The school year offers routine, structure and predictability for children. The schedule of waking up at a certain time, transporting to school, moving through the school day towards dismissal and the return trip home offers a level of consistency which is important to optimal functioning for children of all ages.
Think back to one of those days when the alarm clock failed to go off and your morning routine became instead a rush to accomplish the bare necessities in order to get to your destination on time. Even if you make it, it then takes time to “recover” from the disruption in routine in order to become once again emotionally centered and focused. This is the same level of disruption youngsters anticipate with the ending of the school year, and it has the same impact of putting them off their emotional center and causing distraction and un-ease. Children may not be able to verbalize these feelings, but many teachers can testify to increased incidents of class disruptions; including testiness, defiance, aggression and lack of motivation to participate in school activities.

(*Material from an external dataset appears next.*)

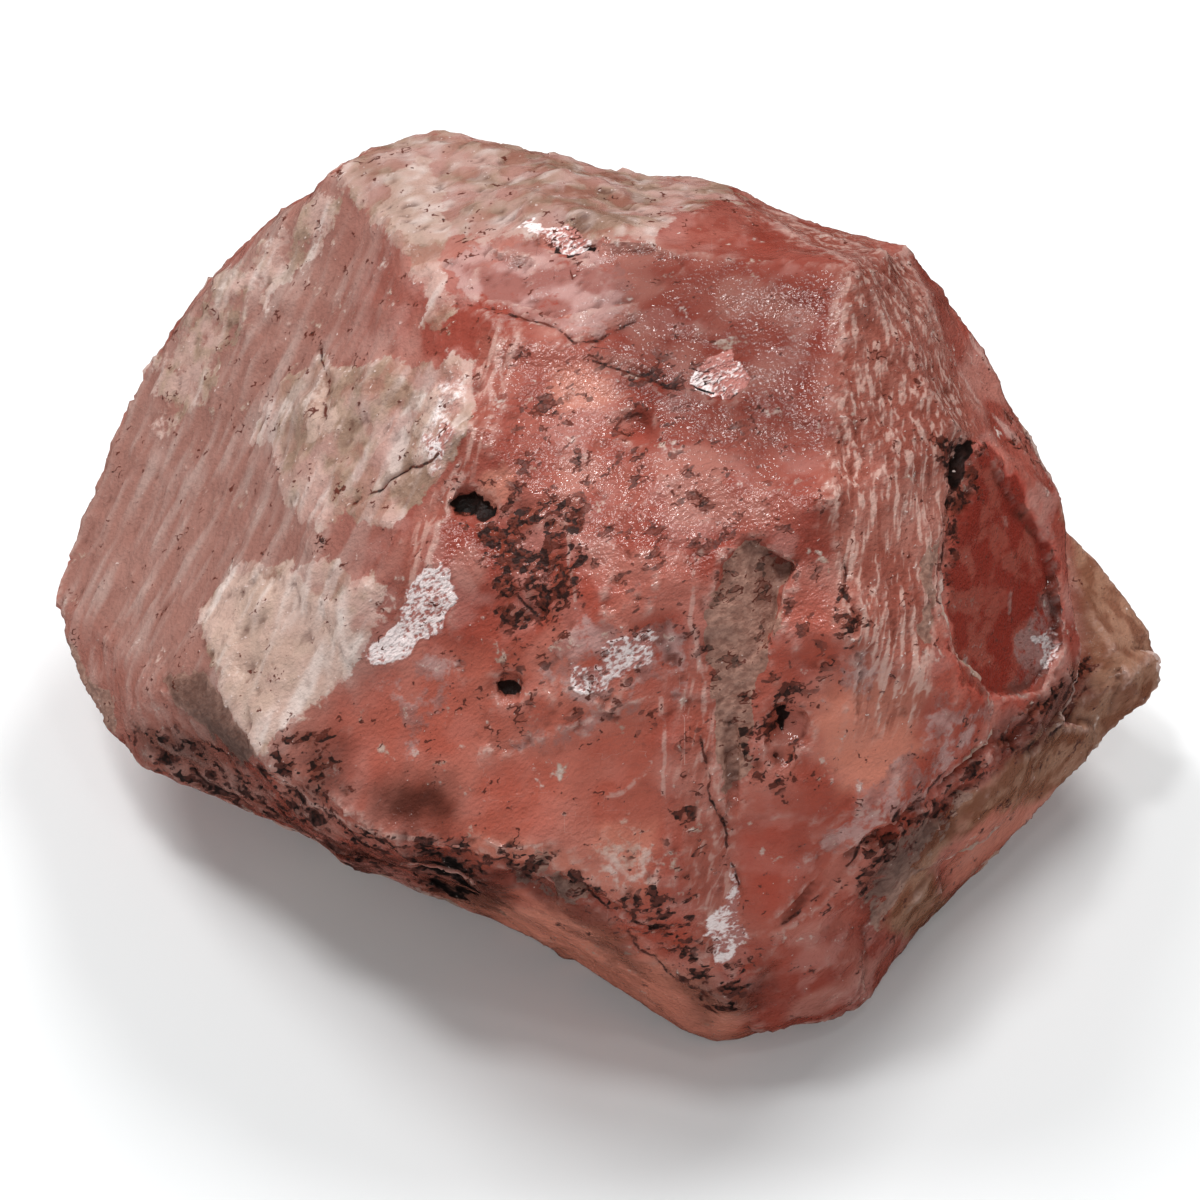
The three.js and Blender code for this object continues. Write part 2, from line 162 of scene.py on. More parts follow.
# Patches of the broad face, as outlines in pixels of the 1200 x 1200 frame: softness in pixels,
# strength, corners.
PATCHES = {
    "pale": [
        (9, 1.0, [(255, 440), (262, 405), (290, 380), (325, 355), (345, 372), (385, 360),
                  (430, 365), (455, 352), (472, 372), (470, 415), (455, 455), (425, 490),
                  (395, 530), (370, 520), (345, 515), (318, 530), (300, 520), (288, 490),
                  (280, 455)]),
        (9, 1.0, [(200, 615), (232, 570), (262, 560), (285, 575), (320, 560), (360, 575),
                  (378, 600), (376, 635), (362, 662), (330, 690), (300, 712), (275, 740),
                  (255, 755), (235, 725), (222, 690), (210, 655)]),
        (12, 0.9, [(335, 182), (365, 148), (400, 132), (450, 128), (490, 138), (570, 152),
                   (640, 166), (690, 168), (745, 198), (700, 215), (660, 225), (655, 243),
                   (600, 240), (510, 238), (445, 240), (440, 270), (455, 310), (435, 345),
                   (425, 300), (405, 262), (385, 240), (370, 210)]),
        (14, 0.55, [(150, 360), (235, 260), (330, 190), (345, 215), (300, 270), (235, 340),
                    (200, 420), (160, 430)]),
        (10, 0.5, [(690, 172), (765, 205), (720, 212), (690, 200)]),
    ],
    "milk": [
        (10, 1.0, [(395, 170), (430, 160), (445, 200), (450, 238), (410, 240), (385, 215)]),
        (12, 0.9, [(205, 615), (235, 575), (300, 575), (345, 620), (370, 640), (330, 690),
                   (270, 745), (240, 735), (222, 680)]),
        (8, 0.6, [(430, 385), (465, 375), (460, 430), (425, 470), (415, 430)]),
        (8, 0.7, [(310, 395), (325, 380), (340, 410), (330, 450), (305, 440)]),
        (14, 0.4, [(590, 880), (600, 835), (640, 805), (660, 830), (655, 885)]),
    ],
    "lilac": [
        (10, 0.8, [(445, 262), (470, 245), (600, 245), (622, 265), (625, 300), (612, 332),
                   (575, 335), (530, 322), (500, 315), (465, 305)]),
        (20, 0.35, [(560, 600), (640, 590), (690, 620), (680, 700), (600, 710), (560, 680)]),
        (14, 0.5, [(535, 665), (600, 610), (672, 612), (690, 670), (600, 712), (545, 700)]),
        (9, 0.5, [(480, 750), (560, 722), (650, 688), (656, 706), (570, 742), (488, 768)]),
        (12, 0.4, [(380, 690), (430, 650), (470, 660), (440, 720), (400, 760)]),
        (10, 0.5, [(1030, 590), (1062, 600), (1056, 660), (1030, 690), (1005, 690), (1020, 640)]),
        (16, 0.45, [(840, 640), (900, 660), (900, 700), (820, 700)]),
        (14, 0.5, [(860, 790), (940, 700), (1000, 700), (930, 800), (860, 850), (800, 860)]),
    ],
    # Frosted breaks: whitish, and their white flecks are partly painted glints.
    "frost_and_glints": [
        (4, 1.0, [(365, 662), (372, 650), (400, 625), (405, 600), (420, 570), (448, 560),
                  (450, 590), (456, 605), (430, 640), (395, 660)]),
        (5, 0.8, [(565, 685), (568, 665), (600, 655), (612, 635), (650, 628), (662, 640),
                  (655, 665), (630, 672), (600, 698), (578, 698)]),
        (4, 0.9, [(1030, 640), (1045, 628), (1065, 640), (1058, 660), (1042, 668)]),
        (3, 0.9, [(688, 385), (700, 362), (735, 352), (748, 375), (740, 392), (700, 395)]),
        (3, 0.9, [(515, 228), (560, 224), (597, 240), (580, 246), (550, 243)]),
        (4, 0.7, [(730, 855), (745, 900), (742, 950), (712, 965), (705, 930), (722, 900)]),
        (8, 0.5, [(440, 370), (470, 380), (455, 450), (420, 490), (425, 430)]),
    ],
    "grey": [
        (4, 1.0, [(745, 533), (765, 550), (785, 580), (780, 610), (770, 640), (755, 700),
                  (745, 770), (728, 800), (712, 760), (715, 700), (705, 650), (710, 600),
                  (722, 560)]),
        (4, 1.0, [(765, 552), (797, 563), (785, 592)]),
        (5, 1.0, [(158, 680), (200, 666), (222, 700), (258, 758), (240, 760), (190, 715)]),
        (3, 0.9, [(932, 535), (942, 540), (938, 590), (930, 645), (921, 640), (926, 580)]),
        (8, 0.5, [(500, 855), (545, 850), (590, 880), (610, 905), (560, 905), (510, 885)]),
        (8, 0.8, [(40, 620), (75, 640), (85, 675), (110, 690), (112, 730), (60, 700)]),
        (8, 0.6, [(860, 900), (900, 830), (960, 790), (985, 800), (930, 850), (880, 930)]),
    ],
    "deep": [
        (7, 1.0, [(950, 500), (962, 450), (990, 445), (1020, 480), (1055, 545), (1068, 600),
                  (1060, 650), (1035, 690), (1000, 700), (960, 690), (945, 650), (948, 570)]),
        (16, 0.35, [(480, 765), (600, 728), (655, 740), (650, 800), (610, 830), (520, 830),
                    (470, 805)]),
        (16, 0.45, [(738, 830), (780, 825), (800, 860), (790, 905), (760, 915), (740, 880)]),
        (8, 0.3, [(945, 870), (960, 835), (1000, 800), (1060, 775), (1090, 765), (1035, 820),
                  (985, 866), (948, 898)]),
        (16, 0.3, [(330, 700), (420, 665), (470, 690), (470, 760), (380, 790), (320, 760)]),
    ],
    "rim": [
        (8, 1.0, [(1062, 500), (1100, 555), (1175, 640), (1175, 700), (1150, 720), (1110, 735),
                  (1085, 772), (1040, 800), (1000, 812), (960, 830), (930, 870), (950, 905),
                  (915, 940), (885, 925), (905, 870), (940, 820), (1000, 770), (1040, 735),
                  (1085, 690), (1088, 650), (1080, 580)]),
    ],
    # Painted shade: the top band, the upper right faces and the lower-left undercut are darkened.
    "painted_shade": [
        (16, 0.55, [(335, 182), (400, 125), (560, 140), (760, 190), (900, 240), (870, 275),
                    (700, 225), (500, 240), (420, 250)]),
        (18, 0.7, [(845, 240), (910, 240), (960, 300), (930, 330), (880, 330), (845, 330)]),
        (40, 1.0, [(620, 240), (840, 270), (830, 440), (760, 470), (640, 420), (600, 320)]),
        (30, 0.5, [(840, 320), (930, 330), (990, 430), (900, 480), (840, 420)]),
        (18, 0.6, [(120, 740), (200, 730), (300, 800), (400, 845), (520, 870), (500, 930),
                   (380, 900), (200, 810)]),
    ],
    "stripe": [
        (10, 1.0, [(838, 270), (905, 252), (940, 340), (975, 430), (950, 470), (948, 540),
                   (935, 640), (920, 720), (860, 740), (850, 660), (830, 560), (822, 470),
                   (835, 380)]),
        (10, 0.8, [(740, 205), (850, 235), (910, 252), (870, 270), (800, 245)]),
        (14, 0.6, [(670, 640), (720, 650), (730, 800), (740, 950), (700, 960), (680, 820)]),
        (10, 0.7, [(480, 330), (520, 330), (490, 430), (430, 560), (395, 620), (400, 560),
                   (460, 450)]),
    ],
    # Painted glow and highlights: light that comes through the stone, painted into its colour.
    "painted_glow": [
        (18, 1.0, [(820, 690), (870, 670), (910, 690), (920, 740), (890, 790), (840, 790),
                   (820, 750)]),
        (10, 0.5, [(545, 395), (555, 368), (600, 372), (625, 395), (590, 410), (560, 408)]),
        (6, 0.5, [(478, 503), (480, 478), (500, 465), (515, 480), (508, 503)]),
        (14, 0.7, [(470, 830), (540, 845), (640, 880), (640, 900), (540, 862), (460, 848)]),
        (10, 0.5, [(945, 870), (960, 835), (1000, 800), (1060, 775), (1090, 765), (1035, 820),
                   (985, 866), (948, 898)]),
        (26, 0.2, [(340, 720), (420, 665), (560, 640), (650, 700), (660, 880), (560, 850),
                   (420, 835)]),
        (16, 0.8, [(590, 850), (600, 825), (655, 820), (650, 885)]),
        (20, 1.0, [(430, 890), (560, 905), (740, 1010), (740, 1055), (540, 985)]),
    ],
    # Painted glow: the lower half, the undercut and the lower left are painted warmer and lighter
    # for light that comes through the stone.
    "painted_warm_glow": [
        (40, 1.0, [(250, 760), (330, 690), (480, 620), (620, 560), (800, 600), (940, 640),
                   (1010, 740), (940, 840), (800, 960), (640, 980), (480, 900), (300, 830)]),
        (20, 1.0, [(450, 895), (560, 910), (720, 1010), (800, 1040), (720, 1060), (540, 980)]),
        (20, 0.7, [(60, 600), (150, 680), (260, 770), (300, 850), (150, 800), (60, 700)]),
    ],
    "dirt": [
        (14, 1.0, [(445, 505), (492, 495), (520, 505), (545, 490), (578, 500), (588, 560),
                   (575, 610), (545, 640), (505, 630), (485, 580), (470, 540)]),
        (10, 0.9, [(295, 805), (258, 765), (285, 735), (340, 730), (352, 800), (330, 828)]),
        (8, 0.7, [(262, 770), (300, 800), (380, 832), (540, 850), (640, 898), (730, 1000),
                  (700, 1000), (640, 930), (540, 880), (400, 860), (300, 825)]),
        (8, 0.9, [(690, 955), (745, 955), (748, 1000), (720, 1015), (690, 990)]),
        (8, 1.0, [(1000, 748), (1010, 720), (1050, 690), (1085, 650), (1092, 670), (1060, 720),
                  (1010, 755)]),
        (6, 1.0, [(942, 437), (985, 437), (985, 475), (962, 515), (950, 605), (943, 520)]),
        (8, 0.7, [(838, 560), (862, 620), (852, 660), (835, 640), (828, 580)]),
        (10, 0.7, [(735, 690), (800, 690), (805, 780), (770, 800), (735, 760)]),
        (40, 0.35, [(500, 340), (700, 340), (830, 520), (850, 700), (700, 760), (480, 720),
                    (480, 560)]),
        (12, 0.6, [(120, 725), (210, 735), (280, 795), (400, 850), (500, 870), (470, 900),
                   (350, 880), (170, 790)]),
        (8, 0.7, [(1003, 408), (1048, 450), (1040, 482), (1005, 440)]),
        (8, 0.8, [(860, 850), (900, 810), (960, 775), (1000, 740), (1005, 760), (960, 800),
                  (900, 850), (870, 900), (850, 890)]),
        (12, 0.5, [(660, 790), (700, 800), (700, 960), (670, 940), (665, 870)]),
        (12, 0.5, [(590, 345), (700, 385), (690, 400), (585, 362)]),
        (12, 0.5, [(620, 840), (700, 900), (690, 980), (640, 920)]),
    ],
    "black": [
        (3, 1.0, [(446, 499), (478, 496), (495, 504), (490, 514), (455, 512)]),
        (4, 1.0, [(500, 684), (512, 678), (524, 688), (516, 697), (504, 692)]),
        (3, 0.9, [(772, 712), (786, 700), (792, 712), (780, 735)]),
        (4, 0.9, [(955, 445), (975, 440), (978, 455), (962, 470), (950, 490)]),
        (8, 0.6, [(415, 848), (455, 856), (488, 900), (455, 905), (428, 882)]),
        (3, 0.8, [(690, 384), (730, 386), (745, 378), (735, 396), (700, 394)]),
        (2, 0.9, [(540, 242), (597, 240), (590, 247), (556, 248)]),
    ],
    # Dark brown smudges, with painted shadow under the sharp lower edge and painted shade on the
    # undercut.
    "smudge_and_shade": [
        (6, 0.6, [(158, 680), (200, 668), (222, 702), (256, 758), (238, 762), (190, 715)]),
        (10, 0.4, [(130, 722), (190, 730), (225, 760), (200, 772), (150, 750)]),
        (9, 0.8, [(270, 812), (330, 842), (400, 862), (380, 872), (300, 850)]),
        (9, 0.6, [(500, 862), (560, 872), (620, 930), (660, 985), (630, 975), (570, 920),
                  (520, 890)]),
        (14, 0.6, [(660, 975), (730, 985), (770, 960), (760, 1010), (700, 1020)]),
        (12, 0.6, [(985, 735), (1050, 690), (1085, 655), (1095, 680), (1060, 730), (1000, 765)]),
        (12, 0.6, [(860, 880), (900, 835), (960, 790), (950, 830), (890, 890), (870, 930)]),
        (22, 0.9, [(370, 790), (400, 772), (450, 785), (455, 815), (420, 830), (380, 820)]),
        (12, 0.7, [(400, 845), (470, 855), (520, 890), (490, 915), (430, 895)]),
        (10, 0.5, [(195, 785), (290, 835), (300, 855), (240, 845), (200, 805)]),
        (14, 0.5, [(300, 730), (350, 725), (360, 790), (310, 800)]),
    ],
}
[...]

How can you help? As with any significant transition, it is important to prepare a child where possible. For those youngsters lucky enough to be participating in summer camp or other such structured activity at the end of the school year, parents can begin to build a time frame and establish expectations for this activity. Get a camp brochure you can go over with your child or look up the facility’s webpage. Even if this is a place the child has been to before, do not assume lack of anxiety. Remember that each year your child has to get acquainted and reacquainted with new camp counselors, new campers and possible change in routines or rules. It is important to talk to your child about their previous positive experience to set the tone for what is to come. Where possible, make a visit to the facility so that your child has some familiarity come starting day. For younger children, it may help to identify with your child a comfort object (i.e. a favorite stuffed animal or family picture) that child can take with him during initial adjustment period. Also, be on time for pick up and drop off in order to establish and maintain a sense of time and predictability for your child.
For those parents who will be relying on home-based engagement activities, plan, plan, plan. Many local libraries, community organizations, parks and schools offer increased activities over the summer months to keep youngsters busy. Do some investigation and allow your child to be part of choosing which ones they will participating in. Make a calendar and hang in a public area of the home. This calendar should reflect not only the agreed upon activities but also days and time assigned as “family time”, play dates for your child, time with grandparents or other extended family, and trips planned. Again, this will establish a time frame and a sense of predictability for your child. Be proactive by reviewing with your child acceptable activities and behaviors for any unplanned time in order to avoid disagreements and help your child to feel safe.
The end of the school year can create feelings of disconnect and uncertainty in our youngsters. While beginnings and endings are a natural and expected part of life, parents can significantly impact their child’s emotional resilience by recognizing symptoms of anxiety, acknowledging the validity of these feelings and preparing their child to effectively manage change.